2. Outline the nature of the ‘Nike Model’ of outsourcing as Klein (2000) describes it.

3. What are ‘Economic Processing Zones’? What is the significance of the contribution of these zones to the production of goods and profits in the global economy? What are the:

i. typical working conditions

ii. level of wages

iii. type of management control, and

iv. profile of the employees in these zones?

4. What is the likelihood that you are currently wearing clothes or footwear produced by workers in these zones, working under these conditions?

5. Why do corporations in Australia, the US, the UK, Europe, Japan, etc, outsource production to Economic Processing Zones?

6. Do managers of corporations (in Australia for example), that have significantly lowered costs by subcontracting out production to those operating in such zones, have a responsibility for monitoring and improving the working conditions of the workers involved?

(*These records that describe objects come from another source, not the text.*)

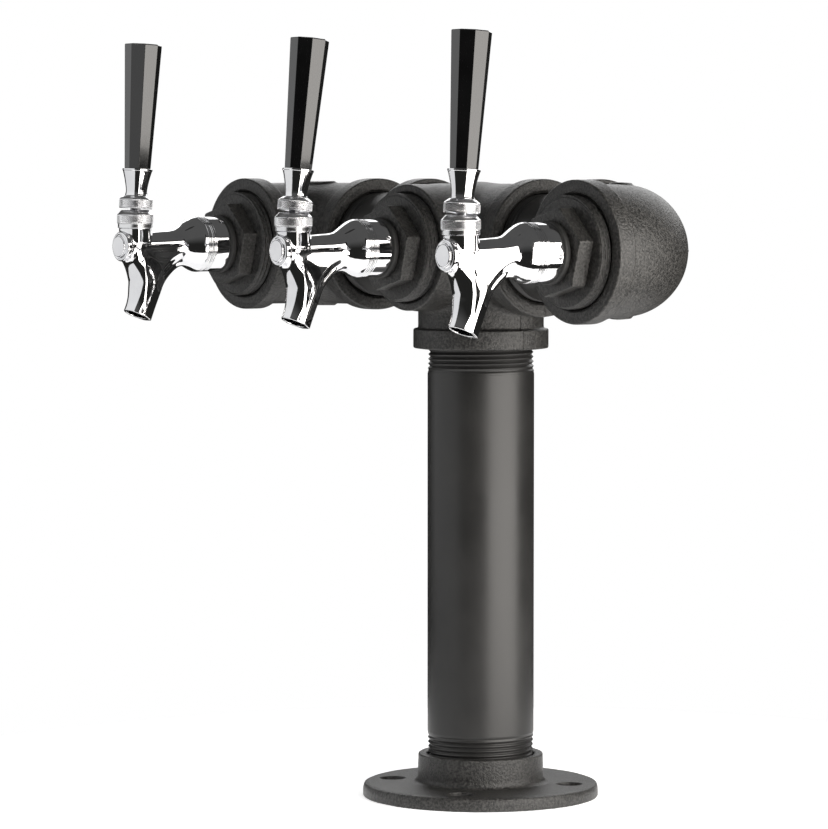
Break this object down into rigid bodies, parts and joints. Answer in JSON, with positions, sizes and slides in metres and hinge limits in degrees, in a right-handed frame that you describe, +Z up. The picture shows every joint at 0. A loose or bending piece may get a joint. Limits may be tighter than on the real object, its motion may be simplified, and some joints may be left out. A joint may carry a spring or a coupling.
{
  "type": "beer tap tower",
  "caption": "Black pipe-fitting draft tower on a round floor flange, with a cross arm of cast fittings and chrome lever faucets with black faceted knobs.",
  "frame": {"origin": "centre of the floor flange's underside, on the axis of the riser pipe", "axes": "+Z up along the riser; the faucets face -Y; the arms run along X, +X towards the right-hand faucet as seen from the front"},
  "size_m": [0.4656, 0.2555, 0.5174],
  "materials": {
    "cast_iron_black": "matte black paint over sand-cast grain",
    "pipe_black": "satin black",
    "chrome": "polished chrome plate",
    "steel": "plain turned steel",
    "brass": "plain turned brass",
    "knob_black": "glossy black moulded plastic",
    "rubber_black": "matte black rubber"
  },
  "bodies": {
    "tower": {"floor_flange": "cast_iron_black", "riser_pipe": "pipe_black", "side_outlet_tee": "cast_iron_black", "left_nipple": "pipe_black", "right_nipple": "pipe_black", "left_elbow": "cast_iron_black", "right_elbow": "cast_iron_black", "left_hex_bushing": "cast_iron_black", "left_shank": "chrome", "left_shank_washer": "rubber_black", "left_shank_nut": "steel", "left_tail_piece": "steel", "left_tail_nut": "steel", "left_coupling_nut": "chrome", "left_coupling_gasket": "rubber_black", "left_faucet_body": "chrome", "left_bonnet": "chrome", "left_friction_washer": "rubber_black", "centre_hex_bushing": "cast_iron_black", "centre_shank": "chrome", "centre_shank_washer": "rubber_black", "centre_shank_nut": "steel", "centre_tail_piece": "steel", "centre_tail_nut": "steel", "centre_coupling_nut": "chrome", "centre_coupling_gasket": "rubber_black", "centre_faucet_body": "chrome", "centre_bonnet": "chrome", "centre_friction_washer": "rubber_black", "right_hex_bushing": "cast_iron_black", "right_shank": "chrome", "right_shank_washer": "rubber_black", "right_shank_nut": "steel", "right_tail_piece": "steel", "right_tail_nut": "steel", "right_coupling_nut": "chrome", "right_coupling_gasket": "rubber_black", "right_faucet_body": "chrome", "right_bonnet": "chrome", "right_friction_washer": "rubber_black"},
    "left_lever_body": {"left_lever": "chrome", "left_lever_collar": "chrome", "left_ferrule": "chrome", "left_knob": "knob_black"},
    "left_shaft_body": {"left_shaft": "brass", "left_seat_washer": "rubber_black"},
    "centre_lever_body": {"centre_lever": "chrome", "centre_lever_collar": "chrome", "centre_ferrule": "chrome", "centre_knob": "knob_black"},
    "centre_shaft_body": {"centre_shaft": "brass", "centre_seat_washer": "rubber_black"},
    "right_lever_body": {"right_lever": "chrome", "right_lever_collar": "chrome", "right_ferrule": "chrome", "right_knob": "knob_black"},
    "right_shaft_body": {"right_shaft": "brass", "right_seat_washer": "rubber_black"}
  },
  "joints": [
    {"name": "left_lever_pull", "type": "hinge", "parent": "tower", "child": "left_lever_body", "pos_m": [-0.1865, -0.1602, 0.3948], "axis": [1, 0, 0], "range_deg": [0, 28.5]},
    {"name": "left_shaft_slide", "type": "slide", "parent": "tower", "child": "left_shaft_body", "axis": [0, 1, 0], "range_m": [0, 0.00856]},
    {"name": "centre_lever_pull", "type": "hinge", "parent": "tower", "child": "centre_lever_body", "pos_m": [0, -0.1567, 0.3948], "axis": [1, 0, 0], "range_deg": [0, 31.4]},
    {"name": "centre_shaft_slide", "type": "slide", "parent": "tower", "child": "centre_shaft_body", "axis": [0, 1, 0], "range_m": [0, 0.00945]},
    {"name": "right_lever_pull", "type": "hinge", "parent": "tower", "child": "right_lever_body", "pos_m": [0.1865, -0.1602, 0.3948], "axis": [1, 0, 0], "range_deg": [0, 29]},
    {"name": "right_shaft_slide", "type": "slide", "parent": "tower", "child": "right_shaft_body", "axis": [0, 1, 0], "range_m": [0, 0.00872]}
  ],
  "couplings": [
    {"joint": "left_shaft_slide", "follows": "left_lever_pull", "m_per_rad": 0.017016},
    {"joint": "centre_shaft_slide", "follows": "centre_lever_pull", "m_per_rad": 0.017055},
    {"joint": "right_shaft_slide", "follows": "right_lever_pull", "m_per_rad": 0.017024}
  ]
}
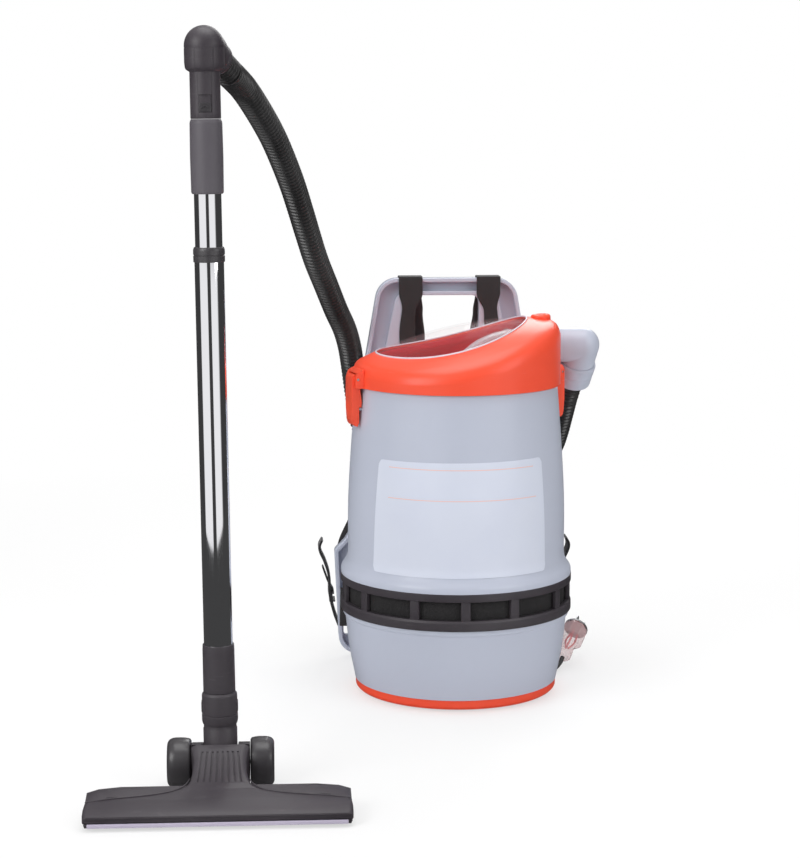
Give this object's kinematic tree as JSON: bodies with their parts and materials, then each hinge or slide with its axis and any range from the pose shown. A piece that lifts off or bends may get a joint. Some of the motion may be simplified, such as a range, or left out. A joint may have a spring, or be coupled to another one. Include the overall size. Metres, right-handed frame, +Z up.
{
  "type": "backpack vacuum cleaner",
  "caption": "Backpack vacuum cleaner: round drum with a domed latched lid on a padded harness frame, ribbed hose, telescopic chromed wand and a wheeled floor tool.",
  "frame": {"origin": "on the drum's axis, at the level its feet stand on, 3 mm under the flat underside of the base pan", "axes": "+Z up along the drum's axis, +Y towards the wearer's back (the harness side), +X to the side of the hose elbow"},
  "size_m": [0.6883, 0.8793, 0.9088],
  "materials": {
    "black_plastic": "fine-grained black moulding",
    "black_webbing": "black webbing and padded cloth",
    "bristle": "strip of dark bristles",
    "bumper": "pale soft bumper strip",
    "chromed_tube": "polished chromed steel tube",
    "clear_plastic": "clear polycarbonate",
    "clear_plug": "clear, slightly pink rubber-like plastic",
    "copper_winding": "varnished copper windings",
    "filter_cloth": "off-white filter fleece",
    "filter_foam": "dark open foam",
    "gloss_black": "glossy black moulding",
    "grey_plastic": "satin light grey moulding",
    "hose_plastic": "glossy black ribbed hose",
    "orange_plastic": "glossy orange moulding",
    "red_liner": "glossy red moulding",
    "rubber": "matte black rubber",
    "steel": "bare steel",
    "textured_grip": "finely textured black grip"
  },
  "bodies": {
    "drum_and_harness": {"back_pad": "black_webbing", "bag_hoop": "black_plastic", "base_pan": "orange_plastic", "bracket_lower": "grey_plastic", "bracket_upper": "grey_plastic", "cord_gland": "rubber", "drum_shell": "grey_plastic", "exhaust_filter": "filter_foam", "exhaust_ring": "black_plastic", "filter_bag": "filter_cloth", "harness_frame": "grey_plastic", "hip_belt_left": "black_webbing", "hip_belt_right": "black_webbing", "hose_lower": "hose_plastic", "hose_upper": "hose_plastic", "intake_grille": "black_plastic", "lead_cord": "rubber", "lead_plug": "clear_plug", "lower_shell": "grey_plastic", "lower_tube": "chromed_tube", "lumbar_pad": "black_webbing", "motor_case": "steel", "motor_mount": "rubber", "motor_seal": "rubber", "motor_stator": "copper_winding", "neck_sleeve": "black_plastic", "plug_pins": "steel", "shoulder_strap_left": "black_webbing", "shoulder_strap_right": "black_webbing", "switch_body": "black_plastic"},
    "lid": {"lid_shell": "orange_plastic", "lid_window": "clear_plastic", "lid_gasket": "rubber", "lid_liner": "red_liner", "inlet_duct": "clear_plastic", "inlet_elbow": "grey_plastic", "latch_left_pin": "steel", "latch_right_pin": "steel"},
    "elbow_cuff": {"elbow_cuff": "grey_plastic"},
    "latch_left": {"latch_left": "orange_plastic"},
    "latch_right": {"latch_right": "orange_plastic"},
    "motor_rotor": {"motor_fan": "steel"},
    "switch_rocker": {"switch_rocker": "red_liner"},
    "tube_lock": {"tube_collar": "gloss_black"},
    "wand_handle": {"upper_tube": "chromed_tube", "grip_sleeve": "textured_grip", "handle_body": "black_plastic"},
    "bleed_slider": {"bleed_slider": "gloss_black"},
    "handle_hose_cuff": {"hose_cuff": "black_plastic"},
    "wand_neck": {"swivel_collar": "black_plastic", "neck_yoke": "black_plastic"},
    "floor_head": {"tool_cover": "black_plastic", "tool_base": "black_plastic", "brush_front": "bristle", "brush_rear": "bristle", "bumper_strip": "bumper", "axle_left": "steel", "axle_right": "steel"},
    "wheel_left": {"wheel_left": "gloss_black"},
    "wheel_right": {"wheel_right": "gloss_black"}
  },
  "joints": [
    {"name": "motor_spin", "type": "hinge", "parent": "drum_and_harness", "child": "motor_rotor", "pos_m": [0, 0, 0.1264], "axis": [0, 0, 1], "continuous": true},
    {"name": "lid_lift", "type": "slide", "parent": "drum_and_harness", "child": "lid", "axis": [0, 0, 1], "range_m": [0, 0.1]},
    {"name": "elbow_cuff_turn", "type": "hinge", "parent": "lid", "child": "elbow_cuff", "pos_m": [0.17875, 0.06035, 0.45987], "axis": [-0.1492, 0.5386, -0.8292], "continuous": true},
    {"name": "latch_left_swing", "type": "hinge", "parent": "lid", "child": "latch_left", "pos_m": [-0.14634, -0.03921, 0.4485], "axis": [-0.2588, 0.9659, 0], "range_deg": [0, 90]},
    {"name": "latch_right_swing", "type": "hinge", "parent": "lid", "child": "latch_right", "pos_m": [0.14634, 0.03921, 0.4485], "axis": [0.2588, -0.9659, 0], "range_deg": [0, 20]},
    {"name": "switch_rock", "type": "hinge", "parent": "drum_and_harness", "child": "switch_rocker", "pos_m": [-0.12959, 0.08098, 0.07], "axis": [0.5299, 0.848, 0], "range_deg": [0, 14]},
    {"name": "tube_lock_pull", "type": "slide", "parent": "drum_and_harness", "child": "tube_lock", "axis": [0.0105, 0, -0.9999], "range_m": [0, 0.006], "stiffness_N_per_m": 200, "springref_m": -0.002},
    {"name": "telescope", "type": "slide", "parent": "drum_and_harness", "child": "wand_handle", "axis": [-0.0105, 0, 0.9999], "range_m": [0, 0.36]},
    {"name": "bleed_slide", "type": "slide", "parent": "wand_handle", "child": "bleed_slider", "axis": [-0.0105, 0, 0.9999], "range_m": [0, 0.009]},
    {"name": "handle_hose_turn", "type": "hinge", "parent": "wand_handle", "child": "handle_hose_cuff", "pos_m": [-0.32121, -0.41166, 0.87393], "axis": [0.3308, 0.872, -0.3608], "continuous": true},
    {"name": "neck_turn", "type": "hinge", "parent": "drum_and_harness", "child": "wand_neck", "pos_m": [-0.32352, -0.44, 0.08], "axis": [-0.0105, 0, 0.9999], "continuous": true},
    {"name": "head_tilt", "type": "hinge", "parent": "wand_neck", "child": "floor_head", "pos_m": [-0.323, -0.44, 0.0303], "axis": [1, 0, 0], "range_deg": [0, 70]},
    {"name": "wheel_left_spin", "type": "hinge", "parent": "floor_head", "child": "wheel_left", "pos_m": [-0.3588, -0.44, 0.0303], "axis": [1, 0, 0], "continuous": true},
    {"name": "wheel_right_spin", "type": "hinge", "parent": "floor_head", "child": "wheel_right", "pos_m": [-0.2872, -0.44, 0.0303], "axis": [1, 0, 0], "continuous": true}
  ]
}
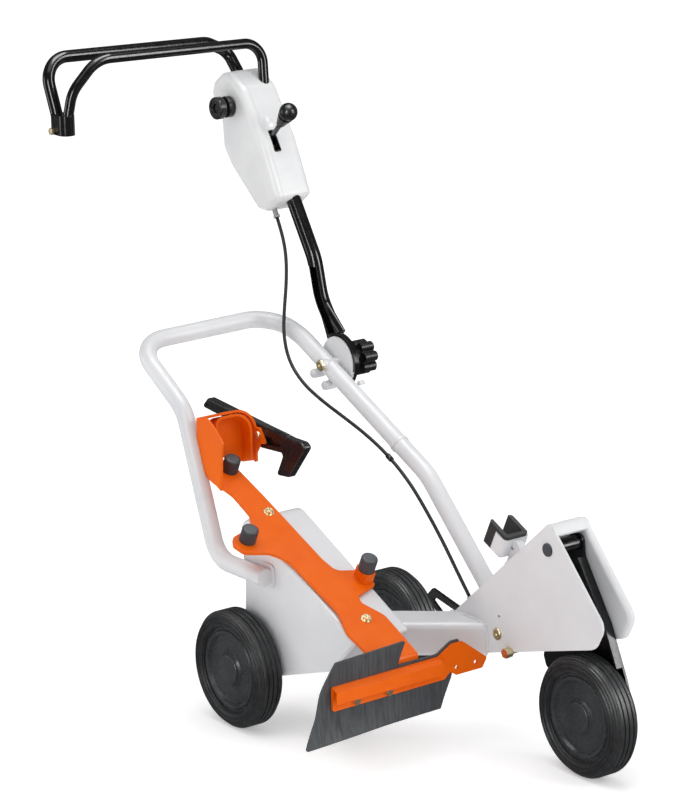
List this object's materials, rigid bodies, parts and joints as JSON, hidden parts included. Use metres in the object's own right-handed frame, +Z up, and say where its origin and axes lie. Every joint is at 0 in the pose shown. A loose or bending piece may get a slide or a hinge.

a. If yes, why? What part of this responsibility is legal, moral, commercial…..?

b. If no, why not? And again, what part of your argument is made from legal, moral, and /or commercial grounds?

7. What are some of the potential dangers of commercial decisions to reduce labour costs by outsourcing production to low wage economies? (n.b. think broadly here, for example, dangers for corporate reputation, for humanity, for global inequality, for future political instability). Who should consider and act upon such dangers and how?